What the task asks: Repeat each line word for word.

Supplied information:
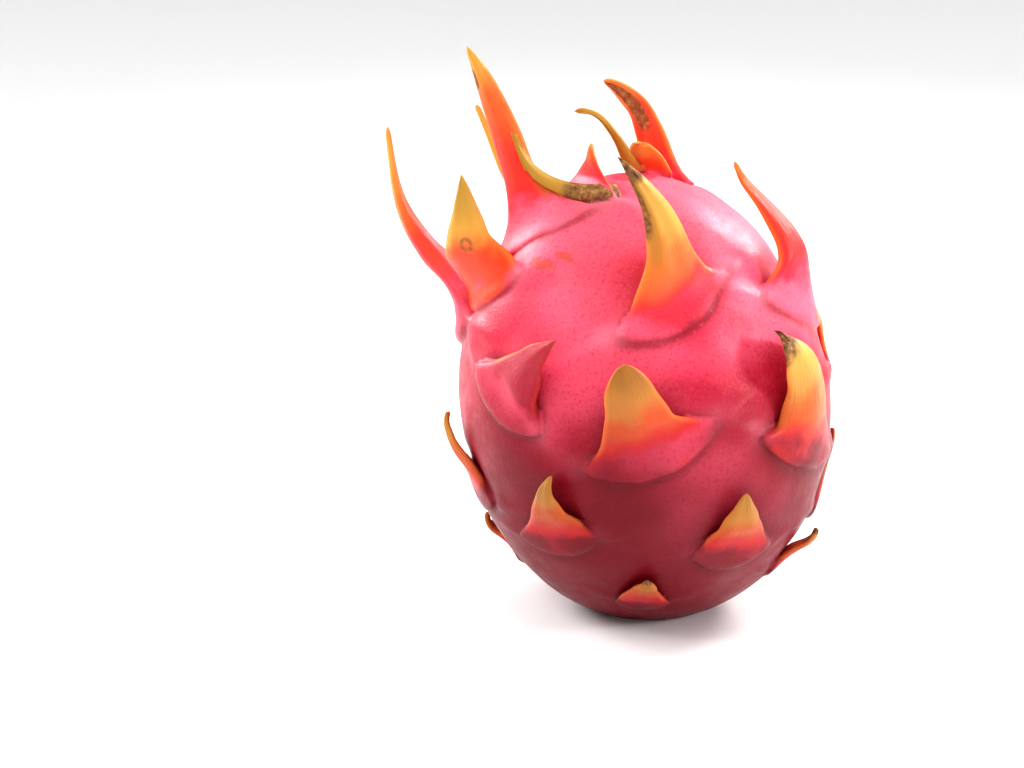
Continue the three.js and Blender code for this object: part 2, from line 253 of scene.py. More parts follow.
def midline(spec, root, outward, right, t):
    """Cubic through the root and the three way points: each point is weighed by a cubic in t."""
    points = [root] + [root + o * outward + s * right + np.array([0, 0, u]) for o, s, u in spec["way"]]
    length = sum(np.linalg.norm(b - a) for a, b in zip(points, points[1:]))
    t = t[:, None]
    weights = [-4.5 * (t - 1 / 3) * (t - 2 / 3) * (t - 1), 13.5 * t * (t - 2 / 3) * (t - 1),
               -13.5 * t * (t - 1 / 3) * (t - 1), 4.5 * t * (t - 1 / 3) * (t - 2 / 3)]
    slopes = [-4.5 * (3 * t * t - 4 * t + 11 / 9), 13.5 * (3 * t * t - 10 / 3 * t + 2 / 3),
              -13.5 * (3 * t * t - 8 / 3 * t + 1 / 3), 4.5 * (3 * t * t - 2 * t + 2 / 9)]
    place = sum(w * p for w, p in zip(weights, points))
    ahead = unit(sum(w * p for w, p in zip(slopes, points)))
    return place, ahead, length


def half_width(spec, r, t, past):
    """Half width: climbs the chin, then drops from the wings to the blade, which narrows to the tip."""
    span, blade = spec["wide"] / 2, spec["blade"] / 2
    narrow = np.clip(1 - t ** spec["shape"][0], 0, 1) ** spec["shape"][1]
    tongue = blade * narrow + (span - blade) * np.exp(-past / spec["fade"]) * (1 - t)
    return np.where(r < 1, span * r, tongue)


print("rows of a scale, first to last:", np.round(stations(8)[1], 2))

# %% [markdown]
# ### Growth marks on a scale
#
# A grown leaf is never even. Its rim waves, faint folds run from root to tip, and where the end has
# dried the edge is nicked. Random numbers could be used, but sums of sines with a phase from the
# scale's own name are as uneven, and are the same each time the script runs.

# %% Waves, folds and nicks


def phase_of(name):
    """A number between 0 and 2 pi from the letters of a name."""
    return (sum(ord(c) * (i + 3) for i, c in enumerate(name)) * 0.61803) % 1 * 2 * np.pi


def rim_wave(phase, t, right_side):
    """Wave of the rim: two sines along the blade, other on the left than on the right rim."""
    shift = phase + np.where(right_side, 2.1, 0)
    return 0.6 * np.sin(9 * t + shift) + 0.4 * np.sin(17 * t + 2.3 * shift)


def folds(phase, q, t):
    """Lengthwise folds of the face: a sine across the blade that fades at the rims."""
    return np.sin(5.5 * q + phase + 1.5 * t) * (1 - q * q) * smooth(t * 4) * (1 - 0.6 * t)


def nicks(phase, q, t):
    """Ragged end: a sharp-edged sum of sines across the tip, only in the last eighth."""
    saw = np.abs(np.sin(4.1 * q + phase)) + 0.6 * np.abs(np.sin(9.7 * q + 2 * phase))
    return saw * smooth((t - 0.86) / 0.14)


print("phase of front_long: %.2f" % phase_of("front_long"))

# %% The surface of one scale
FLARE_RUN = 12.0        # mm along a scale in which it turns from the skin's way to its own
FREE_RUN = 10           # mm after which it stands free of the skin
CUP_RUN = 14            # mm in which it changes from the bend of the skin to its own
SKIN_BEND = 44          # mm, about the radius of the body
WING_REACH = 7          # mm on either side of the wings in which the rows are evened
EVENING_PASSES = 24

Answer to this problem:
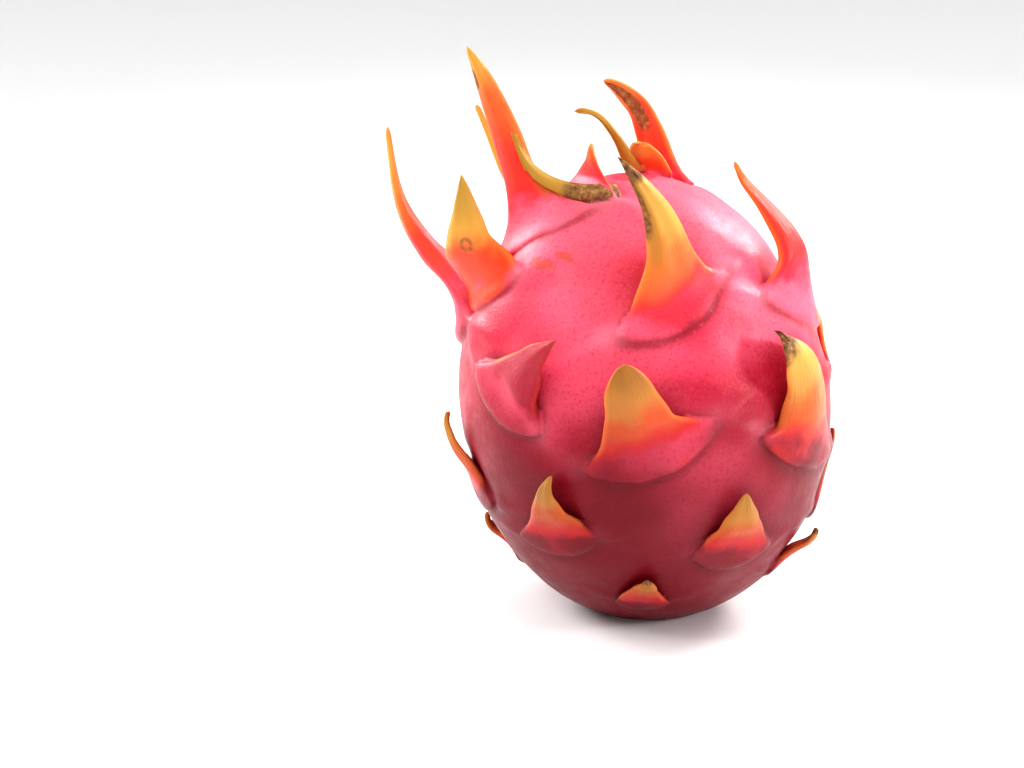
Continue the three.js and Blender code for this object: part 2, from line 253 of scene.py. More parts follow.
def midline(spec, root, outward, right, t):
    """Cubic through the root and the three way points: each point is weighed by a cubic in t."""
    points = [root] + [root + o * outward + s * right + np.array([0, 0, u]) for o, s, u in spec["way"]]
    length = sum(np.linalg.norm(b - a) for a, b in zip(points, points[1:]))
    t = t[:, None]
    weights = [-4.5 * (t - 1 / 3) * (t - 2 / 3) * (t - 1), 13.5 * t * (t - 2 / 3) * (t - 1),
               -13.5 * t * (t - 1 / 3) * (t - 1), 4.5 * t * (t - 1 / 3) * (t - 2 / 3)]
    slopes = [-4.5 * (3 * t * t - 4 * t + 11 / 9), 13.5 * (3 * t * t - 10 / 3 * t + 2 / 3),
              -13.5 * (3 * t * t - 8 / 3 * t + 1 / 3), 4.5 * (3 * t * t - 2 * t + 2 / 9)]
    place = sum(w * p for w, p in zip(weights, points))
    ahead = unit(sum(w * p for w, p in zip(slopes, points)))
    return place, ahead, length


def half_width(spec, r, t, past):
    """Half width: climbs the chin, then drops from the wings to the blade, which narrows to the tip."""
    span, blade = spec["wide"] / 2, spec["blade"] / 2
    narrow = np.clip(1 - t ** spec["shape"][0], 0, 1) ** spec["shape"][1]
    tongue = blade * narrow + (span - blade) * np.exp(-past / spec["fade"]) * (1 - t)
    return np.where(r < 1, span * r, tongue)


print("rows of a scale, first to last:", np.round(stations(8)[1], 2))

# %% [markdown]
# ### Growth marks on a scale
#
# A grown leaf is never even. Its rim waves, faint folds run from root to tip, and where the end has
# dried the edge is nicked. Random numbers could be used, but sums of sines with a phase from the
# scale's own name are as uneven, and are the same each time the script runs.

# %% Waves, folds and nicks


def phase_of(name):
    """A number between 0 and 2 pi from the letters of a name."""
    return (sum(ord(c) * (i + 3) for i, c in enumerate(name)) * 0.61803) % 1 * 2 * np.pi


def rim_wave(phase, t, right_side):
    """Wave of the rim: two sines along the blade, other on the left than on the right rim."""
    shift = phase + np.where(right_side, 2.1, 0)
    return 0.6 * np.sin(9 * t + shift) + 0.4 * np.sin(17 * t + 2.3 * shift)


def folds(phase, q, t):
    """Lengthwise folds of the face: a sine across the blade that fades at the rims."""
    return np.sin(5.5 * q + phase + 1.5 * t) * (1 - q * q) * smooth(t * 4) * (1 - 0.6 * t)


def nicks(phase, q, t):
    """Ragged end: a sharp-edged sum of sines across the tip, only in the last eighth."""
    saw = np.abs(np.sin(4.1 * q + phase)) + 0.6 * np.abs(np.sin(9.7 * q + 2 * phase))
    return saw * smooth((t - 0.86) / 0.14)


print("phase of front_long: %.2f" % phase_of("front_long"))

# %% The surface of one scale
FLARE_RUN = 12.0        # mm along a scale in which it turns from the skin's way to its own
FREE_RUN = 10           # mm after which it stands free of the skin
CUP_RUN = 14            # mm in which it changes from the bend of the skin to its own
SKIN_BEND = 44          # mm, about the radius of the body
WING_REACH = 7          # mm on either side of the wings in which the rows are evened
EVENING_PASSES = 24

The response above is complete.